He then received as a gift the property in Pessac, the Vineyard de La Mothe. Taken by a passion for the vine, he continually took part personally in equipping, organizing and managing the domain in accordance with the most modern and rational practices. Nevertheless, on 5 June 1305 the cardinals met in a conclave in Pérouse and appointed him to succeed Pope Benedict XI, who had passed away prematurely after only eleven months of reign. Bertrand de Goth took the name of Clement V.

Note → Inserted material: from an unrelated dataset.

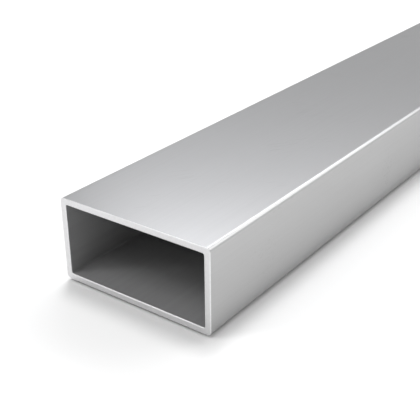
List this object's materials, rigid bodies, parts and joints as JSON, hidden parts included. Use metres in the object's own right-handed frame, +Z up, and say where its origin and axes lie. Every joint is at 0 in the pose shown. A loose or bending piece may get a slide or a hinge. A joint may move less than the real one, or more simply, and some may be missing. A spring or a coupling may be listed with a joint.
{
  "type": "rectangular aluminium tube",
  "caption": "Straight extruded rectangular tube in satin aluminium, open right through, with slightly rounded corners and square-sawn, deburred ends.",
  "frame": {"origin": "centre of the underside, half way along the tube, on the surface that it lies on", "axes": "+Y along the tube, away from the end that the picture shows, +X to the right across its width, +Z up through its height"},
  "size_m": [0.08, 1, 0.04],
  "materials": {
    "aluminium": "mill-finish extruded aluminium, smooth satin, with faint lines along its length and finely sawn ends"
  },
  "bodies": {
    "root": {"tube": "aluminium"}
  },
  "joints": []
}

Supported by Philip IV, it was he who decided in 1309 to move the papal court to Avignon, thus breaking with Rome and its battles of influence. During this same period, the weight of his responsibilities led him to relinquish his property, giving it to the Archbishop of Bordeaux. Henceforward, the vineyard was to be known to posterity under the name of this enlightened pope.

The early period
Management under the clergy brings modernity The grateful Church perpetuated Pope Clement's work. Each archbishop in turn turned to modernity and technical progress, to the point of the wine estate becoming a model vineyard. In addition to especially early harvests, which remain one of its special characteristics, Chateau Pape Clément is without a doubt the first vineyard in France to align vine stock to facilitate labour.

After the Revolution
At the end of the 18th century, the Archbishop of Bordeaux was dispossessed of his property. The papal vineyard became part of the public domain.

The 20th century
8 June 1937 was a dark day in the vineyard's history, when a violent hailstorm destroyed virtually the entirety of the estate. Two years later, Paul Montagne bought it and gradually brought it back to life. Thanks to his efforts, the vineyard returned to its former rank and stood up to the surge in urbanization. His descendents, Léo Montagne and Bernard Magrez, perpetuate this secular tradition so that Chateau Pape Clément wines continue to delight the wine-lovers of today and tomorrow.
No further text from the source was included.